Note: Both remove_if and non-remove_if erase benchmarks randomly remove 1 in every 8 elements from the total in the container.
You can see non-remove_if erasure (erasing randomly during iteration) in both vector and deque is 2-3x as slow under windows compared to linux - this indicates that, not only are memory Allocations slower, but also memory Copies are slower. However this particular result did not show up on the Win10/Ivy Bridge setup (where the non-remove_if erase results were comparitively equal between linux and windows), indicating that either Win10 is better at memory copies or windows is better at handling memory copies on Ivy Bridge CPUs than Core2's. The "creation" benchmarks (instantiate an instance of a template, check it's size, then destroy it) show the initial allocation/deallocation of deque (unlike vector and colony, libstdc++'s deque implementation allocates it's first memory block upon instantiation instead of upon first insertion) was roughly 4x slower in windows! Lastly, vector erasure with remove_if is almost twice as fast under linux as opposed to windows.

So how did windows memory system get so inefficient? Or perhaps a better question, how did linux's memory management get so efficient? Perhaps that's the right question. Millions of contributors worldwide with an emphasis on performance and stability not "new features" or shiny interfaces, probably. One might ask, why not test this under MSVC? Well, I already did that with my regular benchmarks, and they showed much the same results as mingw, only slower, so that's probably not necessary. Given that colony was initially designed for game engines and games almost universally are designed for windows on the desktop/laptop, this is not a great loss for colony, at least in it's original use-case. And of course it's non-remove_if erasure results are still the best out of all containers. The last thing to note from these results is that colony insertion is noticably slower under linux than under windows.
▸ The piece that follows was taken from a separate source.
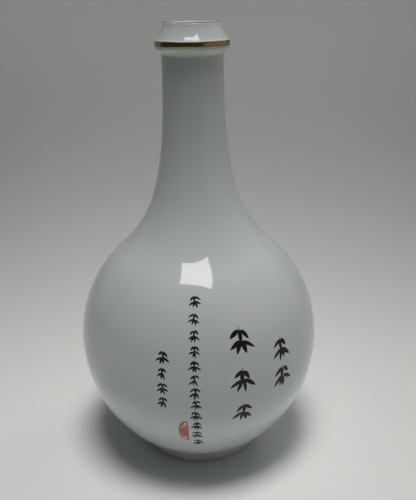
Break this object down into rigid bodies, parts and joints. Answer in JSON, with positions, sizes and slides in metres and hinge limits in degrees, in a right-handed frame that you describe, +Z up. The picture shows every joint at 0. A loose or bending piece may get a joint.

I'm not sure why this should be, on the same compiler, same processor etc. So there's something to look into there.

For anyone wanting to run these benchmarks themselves, here is the code:

UPDATE 19-06-2018: I tried doing a simple google benchmark with memory allocation/deallocation only. This was consistent with the findings for the allocation/deallocation of deque - about 37ns for Xubuntu (GCC) and about 176ns for Windows 7 (mingw-GCC - ~220ns under MSVC2017). The results were almost exactly the same on the Ivy Bridge/Win10 setup. In addition I also tested memset, which was 20-30% slower on windows, depending on the CPU/platform. The .cpp for this test has been included in the zip above.

20-04-2018 - Colony 4.5 vs colony 4.0 benchmark results

Performance increase/decrease for raw performance tests on average across all numbers of elements, erasing 25% of all elements during erasure:
Operation Char Int Double Small Struct Large Struct
Insert +2% +3% +5% +4% 0%
Erase +0% +26% +13% +10% +5%
Iterate -43% -1% 0% 0% 0%

The negative result for char iteration is due to the fact that the char type has to be overaligned to the same size as the skipfield type (unsigned short) in order for the free list mechanism to work in v4.5 (v4.0 used a pointer stack). This can be mitigated by using unsigned char for the skipfield type in colony's template arguments (only really useful for small collections < 1024 elements).

Erasure performance for small structs, across all numbers of elements, erasing 75% of all elements:

+35% average, +58% max (low number of elements), +20% min (high number of elements)

General use-case benchmarking, small struct, on average across all numbers of elements and rates of modification:

Low-modification: +1%,
High-modification: +2.5%

Referencer use-case benchmarking, small struct, on average across all numbers of elements and levels of modification:

+2%, increased lead vs packed-array types

02-04-2018 - Colony 4.5 released - major update.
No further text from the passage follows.